Self-organization has certainly been a major theme in the natural history of the world. One can view the Big Bang itself, or the events immediately following it, as self-organization on a colossal scale. Out of random chaos emerged a universe following the laws of physics. (A lucky break for us!) Among those laws is entropy, however: physical systems slip ever backward toward randomness.

Life brought a new direction, however, or at least a big step forward in self-organization. As the Nobel laureate physicist Erwin Schrödinger (1944) wrote, life is itself based on “negative entropy.” That is, the very essence of the inner processes of living things is that they pull away from randomness and disorder, toward self-organization. Evolution, too, has been one long progress of progressive organization, with more complex organisms emerging from simpler ones.

Agency probably began with the transition from plants to animals, and it represents another step forward in self-organization. Plants do not have to make decisions and so they do not need brains. But animals do.

What many people call free will can be understood as a further step in this process of self-organization and negative entropy. Free will could be regarded as “Agency 2.0.” It developed from the action control systems that many animals have, but it has added some new capabilities, such as the ability to adjust behavior on the basis of logical reasoning and rational analysis, complex mental simulations of possible future events, physically invisible influences such as (human) laws and norms, and other symbolic relationships. Put more simply, the human action control system had the capabilities to function in culture.

Functioning in culture requires multiple advances that can fairly and reasonably be called increases in freedom. A cultural being must be able to override certain natural forms of response, which would otherwise have the person acting like an animal rather than a civilized being. After all, what is it that enables us to operate in civilized society? One must be able to control one’s impulses and urges according to the rules of society. One must be able to coordinate one’s actions with other people’s, often in a flexible manner based on the exchange of symbolic information. One must be able to maintain one’s self-interest and satisfy most of one’s needs and wants while contributing enough to the group to keep the system going. One must be able to overcome here-and-now impulses and their prepotent behavioral tendencies in order to decide one’s behavior flexibly on the pursuit of rewards in the distant future.

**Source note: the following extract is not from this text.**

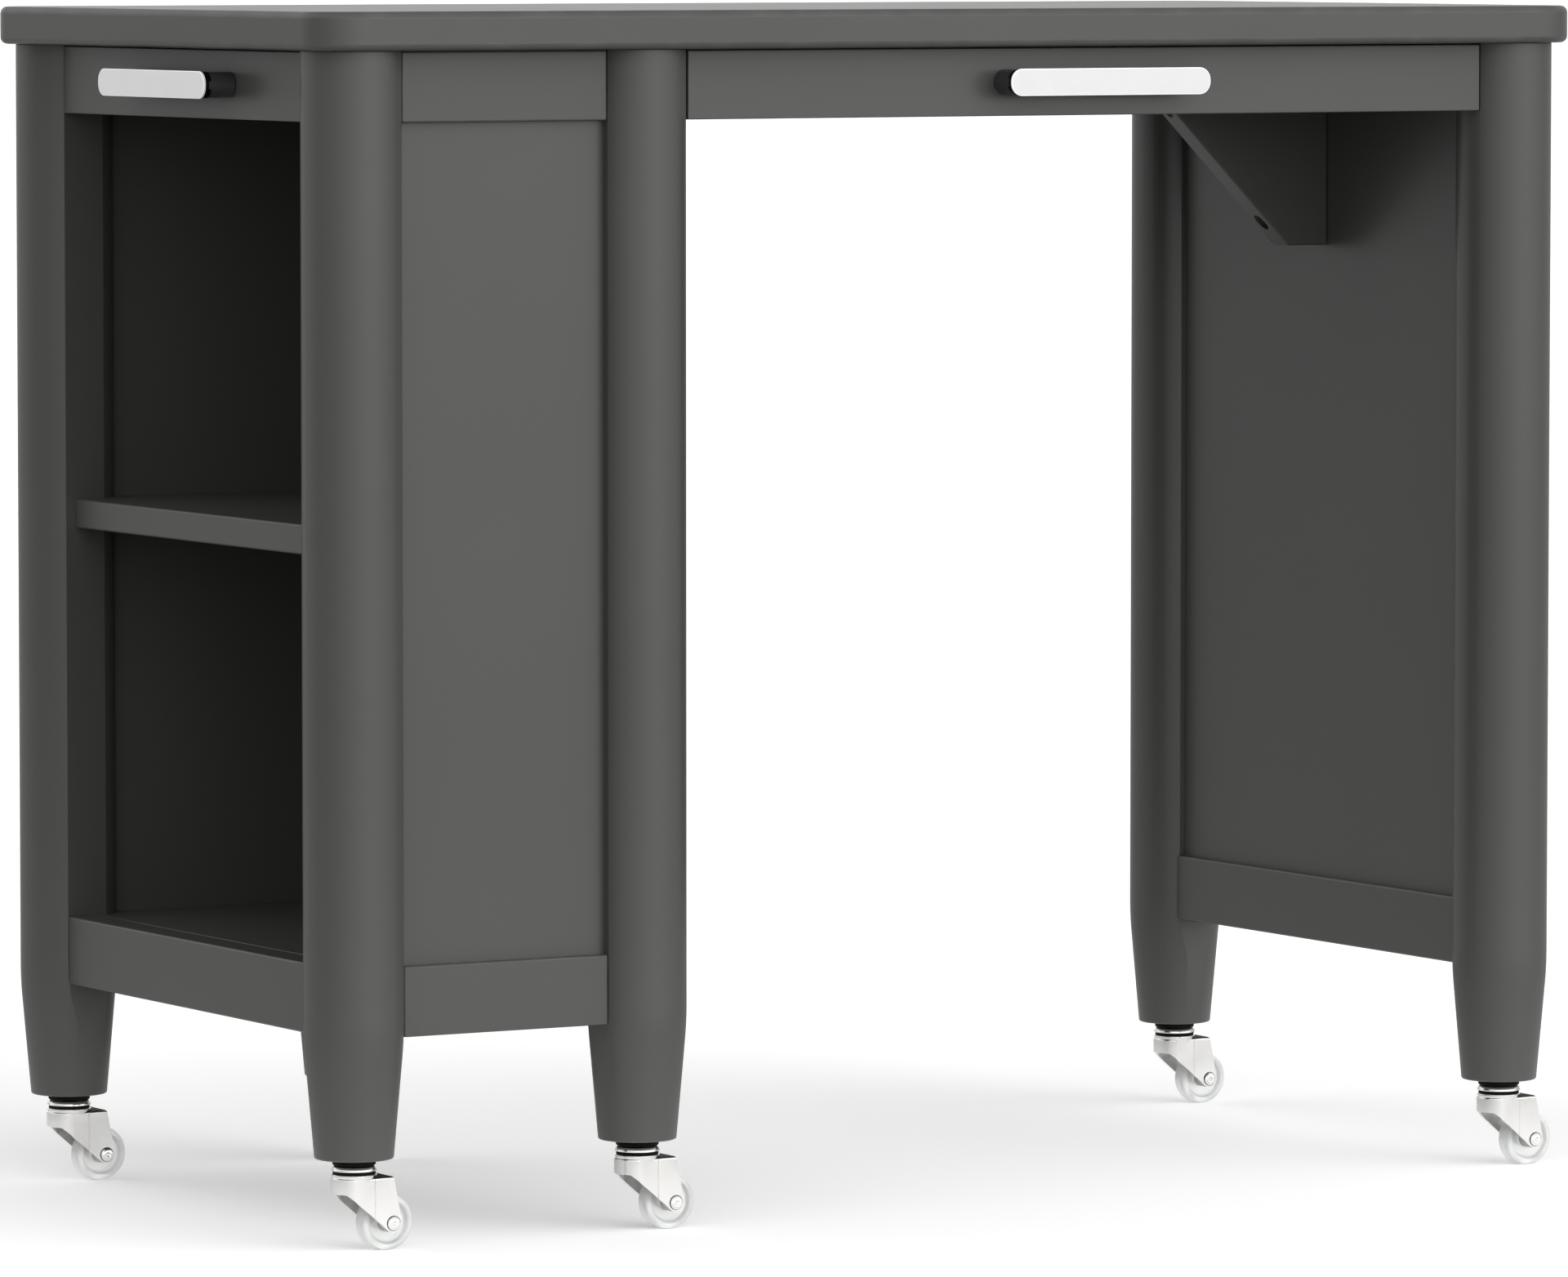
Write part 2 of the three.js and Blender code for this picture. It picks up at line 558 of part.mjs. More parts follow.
/** Plan of the folded sheet: square at the rear, round at the front of the hood. */
function forkPlan(shrink, rear) {
  const x0 = -FORK_FRONT + shrink;
  const half = FORK_HALF - shrink;
  const r = FORK_CORNER - shrink;
  const shape = new THREE.Shape();
  shape.moveTo(rear, -half);
  shape.lineTo(rear, half);
  shape.absarc(x0 + r, half - r, r, Math.PI / 2, Math.PI);
  shape.absarc(x0 + r, -half + r, r, Math.PI, 1.5 * Math.PI);
  return new THREE.Shape(dropRepeats(shape.getPoints(4)));
}

/** Upright prism over a plan outline. */
function prism(outline, [z0, z1]) {
  const body = new THREE.ExtrudeGeometry(outline, { depth: z1 - z0, bevelEnabled: false });
  return solid(body.translate(0, 0, z0));
}

/** Folded sheet: the side view cut out of the plan, hollowed by one sheet thickness. */
function forkSheet() {
  const rear = TRAIL + FORK_BOSS + PAST;
  const outer = prism(forkPlan(0, rear), [0, CROWN]);
  const view = solid(new THREE.ExtrudeGeometry(forkOutline(), { depth: 4 * FORK_HALF, bevelEnabled: false })
    .rotateX(Math.PI / 2).translate(0, 2 * FORK_HALF, 0));
  const hollow = prism(forkPlan(FORK_T, rear + PAST), [-PAST, CROWN - FORK_T]);
  return outer.intersect(view).subtract(hollow);
}

/** Raised race on the crown and the bright bearing ring above it, open in the middle for the stem. */
function crown() {
  const race1 = CROWN + RACE_H;
  const ring0 = race1 + RING_LIFT;
  const ring1 = ring0 + RING_H;
  const neck = RING_R - RING_GROOVE;
  const body = turned([
    [0, CROWN - FORK_T], [RING_R, CROWN - FORK_T], [RING_R, race1], [neck, race1],
    [neck, ring0], [RING_R, ring0 + RING_EASE / 2], [RING_R, ring1 - RING_EASE],
    [RING_R - RING_EASE, ring1], [0, ring1],
  ], FACETS.ring);
  return less(body, bar(STEM_R + SWIVEL_GAP, [0, CASTER_H], FACETS.stem));
}

/** Axle with a domed rivet head outside each cheek. */
function axle() {
  const out = FORK_HALF + RIVET_T;
  const sunk = FORK_HALF - FORK_T / 2;
  const side = [[RIVET_R * DOME, -out], [RIVET_R, -FORK_HALF - RIVET_RIM], [RIVET_R, -sunk],
    [AXLE_R, -sunk]];
  const mirror = side.map(([r, h]) => [r, -h]).reverse();
  return alongY(turned([[0, -out], ...side, ...mirror, [0, out]], FACETS.rivet))
    .translate([TRAIL, 0, WHEEL_R]);
}

/** Fork as one body: folded sheet, crown ring and riveted axle. */
function fork() {
  const opened = forkSheet().subtract(bar(STEM_R + SWIVEL_GAP, [0, CASTER_H], FACETS.stem));
  return plus(opened, crown(), axle());
}

/** Wheel with a raised hub and a rim, bored for the axle; a facet of the tread lies level. */
function wheel() {
  const hub = FORK_HALF - FORK_T - SWIVEL_GAP;
  const rim = WHEEL_W / 2;
  const tread = WHEEL_R / Math.cos(Math.PI / FACETS.wheel);
  const web = rim - RIM_STEP;
  const inner = tread - RIM_DEPTH;
  const half = [[HUB_R, hub], [HUB_R, web], [inner - RIM_STEP / 2, web], [inner, rim],
    [tread - TREAD_ROUND, rim], [tread, rim - TREAD_ROUND]];
  const profile = [[0, -hub], ...half.map(([r, h]) => [r, -h]), ...half.reverse(), [0, hub]];
  const bore = bar(AXLE_R + AXLE_CLEAR, [-hub - PAST, hub + PAST], FACETS.rivet);
  const body = less(turned(profile, FACETS.wheel), bore).rotate([0, 0, 180 / FACETS.wheel]);
  return alongY(body).translate([TRAIL, 0, WHEEL_R]);
}

// ---------------------------------------------------------------- assembly
const table = group([0, 0, 0],
  tabletop(),
  ...postGroups(),
  ...Object.keys(FRAMES).map(frameGroup),
  bayGroup(),
  backApron(),
  braceGroup(),
  drawerGroup('front'),
  drawerGroup('end'));
table.name = 'sewing_table';

export default table;
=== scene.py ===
"""Rolling sewing table: the looks of every piece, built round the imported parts.

The sizes in the classes are millimetres and turn into metres as they enter a mesh. Every finished
object sits at the origin with its place in its mesh, so a pattern on Object coordinates stays put.
"""
import logging
import math
from collections.abc import Iterable, Sequence
from dataclasses import dataclass
from enum import Enum
from functools import cache

import bmesh
import bpy
from mathutils import Matrix, Vector


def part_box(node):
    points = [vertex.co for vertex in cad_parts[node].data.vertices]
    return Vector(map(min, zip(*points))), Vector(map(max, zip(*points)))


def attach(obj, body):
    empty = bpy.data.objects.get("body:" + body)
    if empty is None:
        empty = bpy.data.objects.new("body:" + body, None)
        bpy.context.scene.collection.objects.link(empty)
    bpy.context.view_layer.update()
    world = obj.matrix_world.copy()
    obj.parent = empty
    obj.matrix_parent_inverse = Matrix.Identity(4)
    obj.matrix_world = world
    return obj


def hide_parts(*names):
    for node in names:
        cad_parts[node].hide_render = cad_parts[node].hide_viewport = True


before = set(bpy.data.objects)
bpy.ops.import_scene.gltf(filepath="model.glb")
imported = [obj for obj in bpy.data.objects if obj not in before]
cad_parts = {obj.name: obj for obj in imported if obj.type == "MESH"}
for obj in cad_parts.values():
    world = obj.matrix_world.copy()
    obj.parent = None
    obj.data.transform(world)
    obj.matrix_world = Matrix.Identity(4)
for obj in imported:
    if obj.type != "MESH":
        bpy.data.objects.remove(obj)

log = logging.getLogger("sewing_table")

MM = 0.001
NEAR = 1e-6  # lengths in metres that differ by less are taken as the same
# Eased faces: the lacquer shows wear there, and a metal with a rim colour shows a painted highlight.
WEAR_AND_HIGHLIGHT = "wear_and_highlight_edge"  # face attribute: 1 where an edge has been eased
MIDDLE = (0.3, 0.7)  # the part of its range that a noise mostly fills
X, Y, Z = Vector((1, 0, 0)), Vector((0, 1, 0)), Vector((0, 0, 1))
POSTS = ("front_left", "back_left", "front_middle", "back_middle", "front_right", "back_right")

Colour = tuple[float, float, float, float]
Point = tuple[float, float]
Corner = tuple[float, float, float]  # radius, height and rounding of a corner of a turned profile
Tree = bpy.types.NodeTree
Socket = bpy.types.NodeSocket
Material = bpy.types.Material
Mesh = bmesh.types.BMesh
Edge = bmesh.types.BMEdge


class Side(Enum):
    """The four plan directions of a post."""

    EAST = (1, 0)
    WEST = (-1, 0)
    NORTH = (0, 1)
    SOUTH = (0, -1)

    def way(self) -> Vector:
        """The direction as a vector."""
        return Vector((*self.value, 0))


class Grain(Enum):
    """The way the grain of a board runs, as the axis it follows."""

    ALONG_X = 0
    ALONG_Y = 1


# ------------------------------------------------------------------------------- node helpers
def linear(hex_colour: str) -> Colour:
    """Turns an sRGB hex colour into linear light.

    Args:
        hex_colour: a colour such as "#5b5b59".

    Returns:
        Red, green, blue and an alpha of 1.
    """
    parts = [int(hex_colour[i : i + 2], 16) / 255 for i in (1, 3, 5)]
    return (*(c / 12.92 if c <= 0.04045 else ((c + 0.055) / 1.055) ** 2.4 for c in parts), 1.0)


def grey(value: float) -> Colour:
    """A neutral colour in linear light."""
    return (value, value, value, 1.0)


def per(size_mm: float) -> float:
    """Pattern scale, in repeats to the metre, for features of a size in millimetres."""
    return 1 / (size_mm * MM)


def add(tree: Tree, kind: str, sockets: dict | None = None, **settings) -> bpy.types.Node:
    """Adds a node with its settings, values and links.

    Args:
        tree: the node tree.
        kind: the node's type name after "ShaderNode".
        sockets: for each input, by name or index, a value or the output socket that feeds it.
        settings: attributes of the node.

    Returns:
        The new node.
    """
    node = tree.nodes.new(f"ShaderNode{kind}")
    for name, value in settings.items():
        setattr(node, name, value)
    for key, value in (sockets or {}).items():
        if isinstance(value, Socket):
            tree.links.new(value, node.inputs[key])
        else:
            node.inputs[key].default_value = value
    return node


def ramped(tree: Tree, value: Socket, span: Point, to: Point) -> Socket:
    """Output of a clamped Map Range node that takes a span of values to another."""
    sockets = {"Value": value, 1: span[0], 2: span[1], 3: to[0], 4: to[1]}
    return add(tree, "MapRange", sockets).outputs[0]


def blended(tree: Tree, by: Socket | float, one: object, two: object, how: str = "MIX") -> Socket:
    """Output of a Mix node between two colours."""
    return add(tree, "Mix", {0: by, 6: one, 7: two}, data_type="RGBA", blend_type=how).outputs[2]


def worked(tree: Tree, operation: str, *values: Socket | float) -> Socket:
    """Output of a Math node."""
    return add(tree, "Math", dict(enumerate(values)), operation=operation).outputs[0]


def noise(tree: Tree, place: Socket, size_mm: float, detail: float, wander: float = 0.0) -> Socket:
    """Output of a noise with features of about a size in millimetres."""
    sockets = {"Vector": place, "Scale": per(size_mm), "Detail": detail, "Distortion": wander}
    return add(tree, "TexNoise", sockets).outputs[0]


def bumped(tree: Tree, height: Socket, strength: float, depth_mm: float) -> Socket:
    """Normal of a surface that a height presses in and out."""
    sockets = {"Height": height, "Strength": strength, "Distance": depth_mm * MM}
    return add(tree, "Bump", sockets).outputs[0]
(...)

These behavioral adjustments to culture are much of the bread and butter of social psychology. Our field studies how people learn and follow norms, how they delay gratification, how they develop attitudes and values and why they only sometimes act consistently with them. It studies how people perform roles and maintain membership in groups while pursuing self-interest. It studies how they form into groups and collectively decide, undertake, and perform.


Social psychology has much to contribute to the scientific study of free will. The argument about whether people have free will or not is probably not something we should become heavily invested in. There are versions of the concept of free will that are quite compatible with prevailing scientific opinions about the physical universe and causal processes. Social psychologists would do best to focus on what they do best, namely illuminating the inner psychological processes that enable people to live, work, and thrive in the complex social environments that humans create and that are among the major biological strategies of our species. The belief in free will is conducive to prosocial behavior and cultural functioning. Self-control, rational choice, and initiative are important classes of behavior that social psychologists have shed much light upon, including their links to common underlying processes.


Baumeister, R.F., Bratslavsky, E., Muraven, M., & Tice, D.M. (1998). Ego depletion: Is the active self a limited resource? Journal of Personality and Social Psychology, 74, 1252-1265.


Baumeister, R.F., Masicampo, E.J., & DeWall, C.N. (2009). Prosocial benefits of feeling free: Disbelief in free will increases aggression and reduces helpfulness. Personality and Social Psychology Bulletin, 35, 260-268.